A confirmation is simply unnecessary. Can't it work like, writing this somewhere that says, by creating a pull request, you agree all your code and the discussions around the pull request is now copyright free? Saves everybody time and avoid hassles like this.
The other side of this is I get very annoyed by CLAs -- there have been a number of times I want to contribute to Google and Microsoft's open source projects, but they all require CLAs which require me to get explicit permissions from my employer to contribute to those projects. It is possible, but is a slow and complicated process that nobody wants to go through at my company. So instead of creating a pull request to address the problem, I open an issue and mention how it can be addressed. Which may or may not be picked up by someone else who wants to work on this. This is just frustrating.
It already does, implicitly. If Author A has a repository with a MIT LICENSE and Author B forks that to their own GitHub account (which they must do in order to open the PR), that fork already has a LICENSE file (usually) together with their change, so the change already been made copyright free.
I think it is perfectly reasonable to say “you contributed to the project knowing that the project is licensed X, therefore we can assume that you are ok with your contribution being under the same license and we just merge it”. Not saying that it is wise legally, but it feels to be a coherent theory at least. (Again not a lawyer.)
But if you have a “copyright-assignment” nagging robot that kinda reveals that you think one needs to jump that extra hoop. After that if you ignore that the robot’s question went unanswered it is harder to argue that you just went with the default assumption. Since if you feel it is worth asking the question that means you did not believe that the implied agreement is enough.
I do not think that getting rid of intellectual property entirely is the best solution, but it would be an improvement.
Surely we can do better?
You actually don't use their code. Understand what is being fixed and write it yourself.
It's already part of github TOS as quoted in another comment, so you're just creating repetition hurdles (which won't save you anyway in case of real trouble)
Maybe there is a way to do it without one, but I couldn't figure it out.
The barrier for that sort of thing is really low, but copyright does have an exemption for stuff like that.
(Upd: Looked at the PR in other comments; yeah I don't think the null guard meets copyrightability, but I Am Not A Lawyer.
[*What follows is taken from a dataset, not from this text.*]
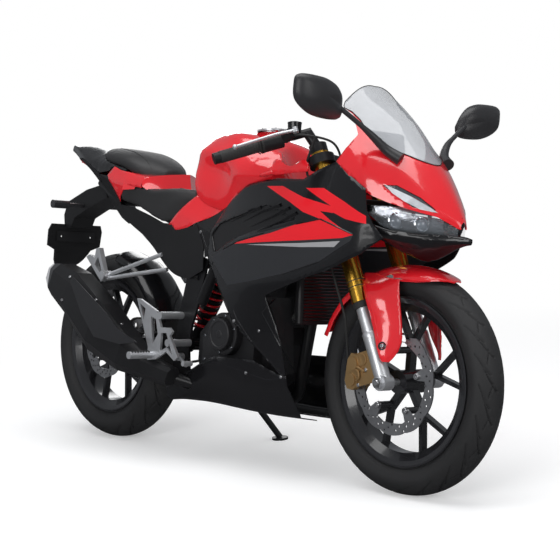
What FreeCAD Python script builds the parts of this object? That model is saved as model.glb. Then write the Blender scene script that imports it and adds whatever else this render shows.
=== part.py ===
import FreeCAD, Part
import math
import os

os.makedirs("parts", exist_ok=True)
doc = FreeCAD.newDocument("sport_motorcycle")
V = FreeCAD.Vector
Placement = FreeCAD.Placement
Rotation = FreeCAD.Rotation

# Every size of the machine, in millimetres and degrees.
# The machine is drawn upright: +X forward, +Y to its left, +Z up, rear axle over X = 0.
TABLE = [
    # wheels and tyres
    ("wheelbase", 1311, "rear axle to front axle"),
    ("front_tyre_radius", 296, "100/80-17"),
    ("front_tyre_width", 100, ""),
    ("rear_tyre_radius", 307, "130/70-17"),
    ("rear_tyre_width", 130, ""),
    ("rim_radius", 222, "outside of the rim flange"),
    ("rim_wall", 5, ""),
    ("rim_well_depth", 32, "flange down to the well"),
    ("front_rim_width", 76, ""),
    ("rear_rim_width", 98, ""),
    ("tyre_wall", 9, ""),
    ("bead_gap", 0.4, "between bead and flange"),
    ("hub_radius", 31, ""),
    ("hub_length", 92, ""),
    ("axle_radius", 8.5, ""),
    ("axle_gap", 0.4, "between axle and hub bore"),
    ("spoke_count", 5, "forked spokes"),
    ("spoke_width", 17, "at the hub"),
    ("spoke_tip_width", 11, "at the rim"),
    ("spoke_thickness", 24, "across the wheel"),
    ("spoke_fork_radius", 98, "where a spoke splits"),
    ("spoke_fork_angle", 15.5, "half the angle between two branches"),
    ("spoke_turn", 14.5, "first spoke above the horizon"),
    # brakes
    ("front_disc_radius", 138, ""),
    ("rear_disc_radius", 110, ""),
    ("disc_thickness", 4, ""),
    ("disc_wave_count", 10, "lobes round the edge"),
    ("disc_wave_depth", 6, ""),
    ("disc_hole_radius", 3.2, ""),
    ("disc_hole_count", 30, ""),
    ("disc_ear_count", 5, ""),
    ("disc_ear_radius", 12, ""),
    ("disc_offset", 60, "disc plane to the wheel's middle"),
    ("caliper_gap", 5, "either side of the disc"),
    ("caliper_length", 96, ""),
    ("caliper_depth", 46, "radial"),
    ("caliper_width", 52, "across the disc"),
    ("caliper_angle", 172, "position round the front axle"),
    ("caliper_circle", 128, "radius of its middle from the axle"),
    ("rear_caliper_length", 80, ""),
    # steering head and fork
    ("caster_angle", 24, "steering axis back from vertical"),
    ("fork_offset", 39.3, "tubes ahead of the steering axis"),
    ("fork_spacing", 194, "between the two tubes"),
    ("fork_tube_radius", 24.5, "upper tube"),
    ("fork_leg_radius", 18.5, "lower leg"),
    ("fork_tube_wall", 3, ""),
    ("fork_tube_low", 221, "along the axis from the front axle"),
    ("fork_tube_top", 655, ""),
    ("fork_ring_width", 5, ""),
    ("fork_ring_step", 1.5, ""),
    ("axle_lug_height", 120, ""),
    ("axle_lug_width", 36, ""),
    ("yoke_thickness", 26, ""),
    ("top_yoke_level", 632, "middle of the top clamp along the axis"),
    ("low_yoke_level", 440, "middle of the lower clamp"),
    ("yoke_wall", 12, "round a tube"),
    ("stem_radius", 13, ""),
    ("head_tube_radius", 27, ""),
    ("head_bearing_gap", 0.4, ""),
    # handlebars
    ("bar_radius", 11, ""),
    ("grip_radius", 16.5, ""),
    ("grip_length", 122, ""),
    ("bar_end_length", 18, ""),
    ("bar_rise", 88, "clip-on bar above the top clamp"),
    ("bar_half_width", 347, "centre line to bar end"),
    ("bar_inner_half_width", 118, ""),
    ("bar_sweep", 118, "bar end behind its root"),
    ("bar_drop", 86, "bar end below its root"),
    ("lever_length", 172, ""),
    ("lever_ahead", 52, "lever ahead of the grip"),
    ("lever_thickness", 9, ""),
    # front mudguard
    ("fender_gap", 7.5, "over the tyre"),
    ("fender_wall", 2.5, ""),
    ("fender_half_width", 66, ""),
    # frame and engine
    ("spar_radius", 17, ""),
    ("rail_radius", 11, ""),
    ("plate_thickness", 8, "pivot plates"),
    ("pivot_x", 490, "swingarm pivot"),
    ("pivot_z", 340, ""),
    ("pivot_radius", 9, ""),
    ("frame_half_width", 116, "outside of the pivot plates"),
    ("arm_height", 46, "swingarm arm"),
    ("arm_width", 20, ""),
    ("arm_inner_half_width", 86, ""),
    ("chain_half_offset", 76, "chain line to the middle"),
    ("chain_pitch", 12.7, ""),
    ("chain_width", 14, ""),
    ("rear_pitch_radius", 91, ""),
    ("front_pitch_radius", 30, ""),
    ("countershaft_x", 560, ""),
    ("countershaft_z", 345, ""),
    ("sprocket_gap", 1, "between sprocket and chain"),
    ("sprocket_thickness", 6, ""),
    ("clutch_radius", 62, ""),
    ("clutch_depth", 40, ""),
    ("panel_wall", 3, "moulded panels"),
    ("seam", 0.3, "gap between neighbouring panels"),
    ("lens_wall", 3, ""),
    ("vent_depth", 9, "side outlets, behind the skin"),
    ("guard_tab", 12, "mounting tabs of the mudguards"),
    ("boss_radius", 9, "disc bosses on the spokes"),
    ("rear_guard_gap", 10, "hugger over the rear tyre"),
    ("rear_guard_half_width", 74, ""),
    ("shock_radius", 21, ""),
    ("shock_spring_radius", 29, ""),
    ("radiator_depth", 20, ""),
    ("radiator_half_width", 118, ""),
    ("stay_radius", 7, "tubes that carry the cowl"),
    ("hose_radius", 3.5, "brake hose"),
    ("hose_bend", 45, ""),
    ("shield_wall", 3, "silencer guard"),
    ("shield_gap", 6, "off the silencer"),
    ("overrun", 20, "how far a cutting tool passes a face"),
    # stance
    ("lean_angle", 7.5, "towards the side stand"),
    ("rest_lift", 0.6, "rounded tread under the lean"),
    ("row_centre_x", 615.5, "middle of the whole machine"),
    ("row_centre_y", 135.6, ""),
    ("stand_pivot_x", 470, ""),
    ("stand_pivot_y", 136, ""),
    ("stand_pivot_z", 212, ""),
    ("stand_foot_x", 528, ""),
    ("stand_foot_y", 262, ""),
    ("stand_leg_radius", 10, ""),
    ("stand_eye_radius", 15, "stand hinge"),
    ("stand_eye_half_length", 12, ""),
    ("stand_pin_radius", 5, ""),
    ("stand_boss_radius", 11, ""),
    ("stand_play", 2.5, "gap beside the eye"),
    ("stand_foot_radius", 26, ""),
    ("stand_foot_thickness", 7, ""),
    # fuel tank and its cap
    ("tank_rear", 500, ""),
    ("tank_base", 690, ""),
    ("tank_length", 500, ""),
    ("tank_height", 296, ""),
    ("tank_half_width", 150, ""),
    ("cap_x", 735, ""),
    ("cap_level", 977, "rim of the filler neck"),
    ("cap_radius", 32, ""),
    ("cap_thickness", 9, ""),
    ("cap_hinge_radius", 4, ""),
    ("cap_hinge_length", 22, ""),
    # seats and tail
    ("seat_rear", 107, "rider's seat"),
    ("seat_base", 709, ""),
    ("seat_length", 430, ""),
    ("seat_height", 126, ""),
    ("seat_half_width", 128, ""),
    ("pillion_rear", 110, "passenger's seat"),
    ("pillion_base", 850, ""),
    ("pillion_length", 306, ""),
    ("pillion_height", 90, ""),
    ("pillion_half_width", 104, ""),
    ("tail_rear", -300, ""),
    ("tail_base", 530, ""),
    ("tail_length", 900, ""),
    ("tail_height", 465, ""),
    ("tail_half_width", 132, ""),
    # fairings
    ("fairing_rear", 540, ""),
    ("fairing_base", 160, ""),
    ("fairing_length", 860, ""),
    ("fairing_height", 720, ""),
    ("fairing_half_width", 208, ""),
    ("cowl_rear", 1130, ""),
    ("cowl_base", 590, ""),
    ("cowl_length", 376, ""),
    ("cowl_height", 486, ""),
    ("cowl_half_width", 170, ""),
    ("fender_rear", 990, ""),
    ("fender_base", 340, ""),
    ("fender_length", 480, ""),
    ("fender_height", 260, ""),
    ("fender_half_reach", 125, "outside of the leg covers"),
    # exhaust
    ("exhaust_rear", -165, ""),
    ("exhaust_base", 160, ""),
    ("exhaust_length", 1080, ""),
    ("exhaust_height", 440, ""),
    ("exhaust_half_width", 240, ""),
    ("exhaust_pipe_radius", 17, ""),
    ("exhaust_wall", 3, ""),
    # chassis outline used for tubes, plates and the engine
    ("chassis_rear", -380, ""),
    ("chassis_base", 150, ""),
    ("chassis_length", 1500, ""),
    ("chassis_height", 850, ""),
    ("chassis_half_width", 240, ""),
    ("engine_depth", 150, "right side of the engine to the middle"),
    # mirrors
    ("mirror_rear", 1230, ""),
    ("mirror_base", 860, ""),
    ("mirror_length", 100, ""),
    ("mirror_height", 200, ""),
    ("mirror_half_width", 388, ""),
    ("mirror_thickness", 26, ""),
    ("mirror_stem_radius", 8, ""),
    ("indicator_stalk_radius", 7, ""),
    ("indicator_length", 62, ""),
    ("peg_radius", 11, ""),
    ("peg_length", 84, ""),
    ("plate_bore_radius", 3.5, "number plate screws"),
    ("plate_bore_spacing", 120, ""),
    ("plate_x", -297.5, "number plate bracket"),
    ("plate_z", 668.5, ""),
    ("plate_depth", 6, ""),
]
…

The attached test case might be more dubious.)
So I'd get rid of the bot asking people to confirm the change is copyright-free (since it's already implicitly copyright-free, they've pushed it to GitHub already), and merge the PRs without making contributors jump through additional hoops.
But it seems like when corps like Microsoft et al does open source, they like to sprinkle in a bit of bureaucracy to the process for the sake of bureaucracy, should hardly come as a surprise to anyone.
> The contribution bot asks for confirmation the code change is copyright-free, but the contributor doesn’t respond.
Maybe the author is summarizing though and the bot asks the author to confirm it's copyright free and also to sign the CLA/DCO. If so, unlikely their corporate overlord would be OK with them just merging the PR without explicitly signed CLA/DCO.
This issue of "how can we ensure this code is under copyright terms XYZ" seems to have been popularly solved by CLA's. And thus a pall has been cast over the traditional open source dynamic, where there'd normally be no question that a fork with a license in the repo is obviously licensed under the same terms.
I've heard this on legal podcasts as well. Where lawyers spend like 30+ minutes talking about whether a license in the project root counts. To the traditional free software / open source movement, this seems really silly, because that's how software projects worked for almost the entire existence of free software / open source software until the last 5-ish years.